Organizers of the March of the Living said about 10,000 people attended Thursday's event, including 150 Holocaust survivors and members of Israel's parliament. Many draped themselves in Israeli flags.

Participants walking the three kilometers (1.9 miles) from Auschwitz's barracks knelt to pray and light candles on the railway tracks that once brought Jews, Roma and others to the Birkenau extermination complex.

At least 1.1 million Jews were murdered at Birkenau during World War Two.

Historical records show that 6 million European Jews perished under the Nazi German genocide led by dictator Adolf Hitler.

A 94-year-old former SS guard is currently on trial in Germany for complicity in 170,000 murders at Auschwitz.

Ram's horn start

A traditional Jewish ram's horn was blown to mark the start of Thursday's march, held for the 28th time and coinciding with Yom Hashoah, Holocaust Remembrance Day in Israel.
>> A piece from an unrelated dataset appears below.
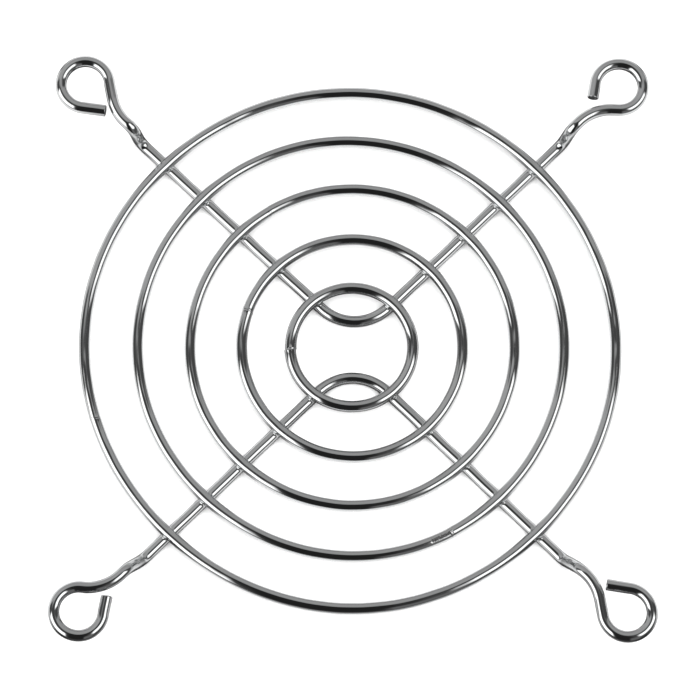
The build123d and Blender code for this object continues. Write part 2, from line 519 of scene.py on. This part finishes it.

Ausschwitz-Birkenau Erinnerungsmarsch
Walking to remember the victims at Auschwitz-BirkenauImage: picture-alliance/dpa/G. Momot

March chairman Shmuel Rosenman urged governments to enact tough legislation "against anti-Semitism, racism and fascism."
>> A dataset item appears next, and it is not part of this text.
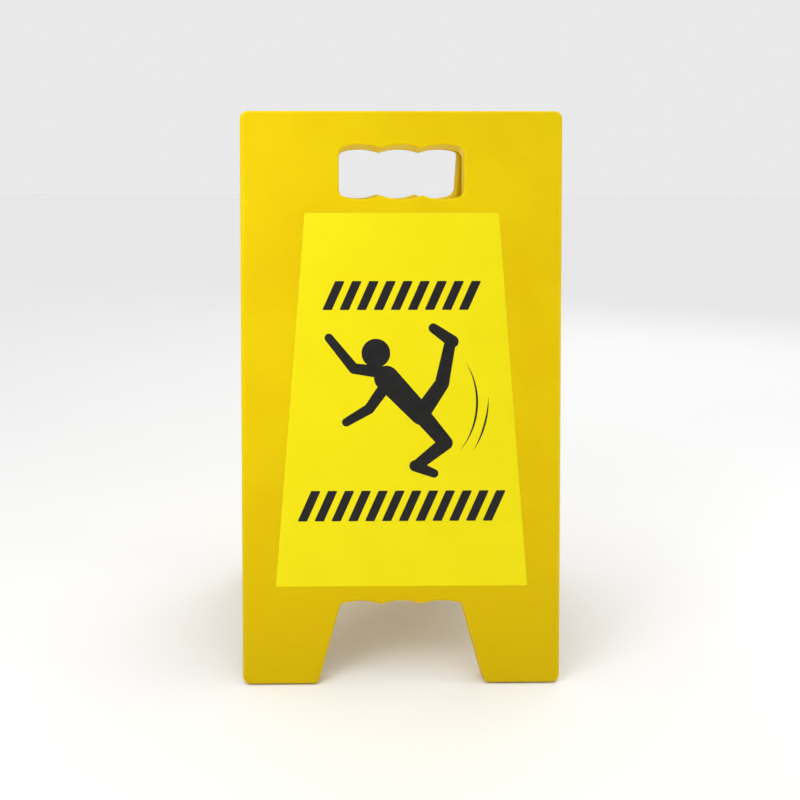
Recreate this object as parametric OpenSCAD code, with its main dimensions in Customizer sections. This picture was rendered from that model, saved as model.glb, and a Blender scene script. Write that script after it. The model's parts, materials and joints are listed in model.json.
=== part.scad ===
// Folding A-frame floor sign: two ribbed plastic leaves hinged at the top, standing open.
// The origin is on the floor under the middle of the stand, X is the width, Z is up.
// Each leaf is drawn in its own frame: the hinge axis is X, the leaf hangs towards -Z
// and its outer face looks towards -Y.

/* [Leaf] */
// Width of each leaf
panel_w = 336; // [310:2:380]
// Length of each leaf from top edge to foot
panel_h = 600; // [580:5:660]
// Depth of the moulding from outer face to inner rim
panel_depth = 20; // [18:1:24]
// Thickness of the skin and of every rim
wall = 2.5; // [2:0.1:3]
// Radius of the two top corners
top_corner_r = 8; // [4:1:14]
// Radius of the two outer foot corners
foot_corner_r = 9; // [4:1:16]
// Radius of the two inner foot corners
foot_inner_r = 6.5; // [3:0.5:8]
// Height of the stiffening ribs above the skin
rib_h = 6; // [4:0.5:6.5]

/* [Handle] */
// Width of the hand hole
handle_w = 130.6; // [120:0.2:150]
// Height of the hand hole at the crests of its scallops
handle_h = 56.5; // [50:0.5:64]
// Distance from the top edge down to the hand hole
handle_drop = 35; // [30:0.5:40]
// Corner radius of the hand hole
handle_r = 9; // [6:0.5:14]
// Depth of the scallops along the top of the hand hole
handle_top_scallop = 3.6; // [2:0.2:5]
// Depth of the scallops along the bottom of the hand hole
handle_bottom_scallop = 4.6; // [2:0.2:6]
// Spacing of the finger scallops
scallop_pitch = 43; // [40:0.5:46]

/* [Foot gap] */
// Distance from the top edge down to the crest of the foot gap
gap_drop = 512; // [500:1:520]
// Width of the foot gap at its top corners
gap_top_w = 128.6; // [124:0.2:140]
// Width of the foot gap at the floor
gap_bottom_w = 176.4; // [160:0.2:190]
// Depth of the scallops along the top of the foot gap
gap_scallop = 3.4; // [2:0.2:5]
// Radius of the top corners of the foot gap
gap_corner_r = 5; // [3:0.5:8]

/* [Label] */
// Distance from the top edge down to the label
label_drop = 105; // [100:0.5:110]
// Height of the label
label_h = 391; // [340:0.5:395]
// Width of the label along its top edge
label_top_w = 202.6; // [170:0.2:230]
// Width of the label along its bottom edge
label_bottom_w = 265.4; // [220:0.2:280]
// Thickness of the label film
label_t = 0.4; // [0.2:0.1:0.5]
// Depth of the recess that the label lies in
recess = 0.6; // [0.5:0.1:0.8]

/* [Hinge] */
// Angle between the two leaves when the sign stands open
open_angle = 25; // [20:1:28]
// Depth of the hinge axis below the top edge
hinge_drop = 10; // [9.5:0.5:12]
// Outer radius of the hinge knuckles
knuckle_r = 6; // [5:0.25:6.25]
// Length of each hinge knuckle
knuckle_l = 12; // [10:0.5:13]
// Gap between neighbouring knuckles
knuckle_gap = 0.5; // [0.3:0.1:0.8]
// Distance from the middle to the innermost knuckle
hinge_x = 116; // [112:1:118]
// Diameter of the hinge pins
pin_d = 5; // [4:0.5:6]

/* [Stays] */
// Distance from the hinge axis down to the stay pivot on the rear leaf
pivot_drop = 150; // [140:1:160]
// Distance between the two pins of a stay
stay_l = 200; // [190:1:210]
// Width of the stay strip
stay_w = 14; // [12:1:14]
// Thickness of the stay strip
stay_t = 2.2; // [1.6:0.1:2.2]
// Diameter of the stay pivot rivet
rivet_d = 6; // [5:0.5:6.5]
// Diameter of the slider pin
slider_d = 5; // [4:0.5:5]
// Width of the slot that the slider pin runs in
slot_w = 6; // [5.9:0.1:6.4]

/* [Feet] */
// Length of each foot pad
pad_l = 50; // [40:1:54]
// Width of each foot pad
pad_w = 13; // [10:0.5:14]
// Thickness of each foot pad
pad_t = 2.2; // [1.8:0.1:2.4]
// How far the pad stands proud of the foot
pad_proud = 1; // [0.6:0.1:1.2]

/* [Hidden] */
$fn = 96;

// Open stance
lean = open_angle / 2;
leaf_clear = 0.09;
inner_y = -hinge_drop * tan(lean) - leaf_clear;
outer_y = inner_y - panel_depth;
skin_y = outer_y + wall;
leaf_top = hinge_drop;
leaf_foot = hinge_drop - panel_h;
hinge_z = pad_proud - leaf_foot * cos(lean) + outer_y * sin(lean);
foot_outer_y = outer_y * cos(lean) + leaf_foot * sin(lean);
foot_mid_y = foot_outer_y + panel_depth / cos(lean) / 2;

// Fits, small features, the overrun of a cut and the angle between the points of an arc
arc_step = 6;
over = 1;
run_clear = 0.05;
snug_clear = 0.03;
label_play = 0.3;
rib_t = 2;
rib_pitch_x = 55;
rib_pitch_z = 98;
rib_rows = 5;
side_in = panel_w / 2 - wall;

// Foot gap: its crest, its top corners and the slope of its sides
gap_crest_z = leaf_top - gap_drop;
gap_corner_z = gap_crest_z - gap_scallop;
gap_tilt = atan((gap_bottom_w - gap_top_w) / 2 / (gap_corner_z - leaf_foot));

// Hinge, measured outwards from the middle of the sign
knuckle_step = knuckle_l + knuckle_gap;
hinge_end = hinge_x + 2 * knuckle_step + knuckle_l;
pin_head_t = 2;
pin_head_r = 4.5;
retainer_t = 1.5;
retainer_r = 5;
pin_tail = 1.5;

// Stays, measured outwards from the middle of the sign
stay_inset = 14.7;
stay_x = side_in - stay_inset;
track_t = 2.2;
track_gap = 0.8;
track_x = stay_x - track_gap - track_t;
washer_t = 0.8;
washer_r = 6;
rivet_play = 0.2;
lug_x = stay_x + stay_t + rivet_play + washer_t;
lug_t = 4.5;
lug_r = 6.5;
rivet_head_t = 2;
rivet_head_r = 5.5;
slider_head_r = 4.8;
slider_head_t = 1.6;
slider_play = 0.4;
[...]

"'I'm afraid that Europe and maybe other parts of the world didn't learn much [from the Holocaust]," Rosenman said.

Yossi Fischer, a 19-year-old from New York, said his great-grandfather had been the lone survivor among his relatives, the rest of whom perished at Auschwitz.

"They tried to destroy us, but, thank God, we're still around," said Fischer.

Hatred kills, says survivor

Survivor Feiga Francis Schmidt Libman, 81, told the AFP news agency that as a girl of just 10 she lost her grandmother, aunt and cousins at Auschwitz.

Her father died at Dachau, a concentration camp near Munich. Her mother survived at Stutthof, near Danzig.

"Hatred kills," Libman said, and went on to urge everyone to "love each other and try to get along."

More than 100,000 non-Jewish Poles, Roma, Soviet prisoners of war, homosexuals and anti-Nazi partisans also died at Auschwitz-Birkenau.

It was liberated by Soviet Red Army troops in 1945.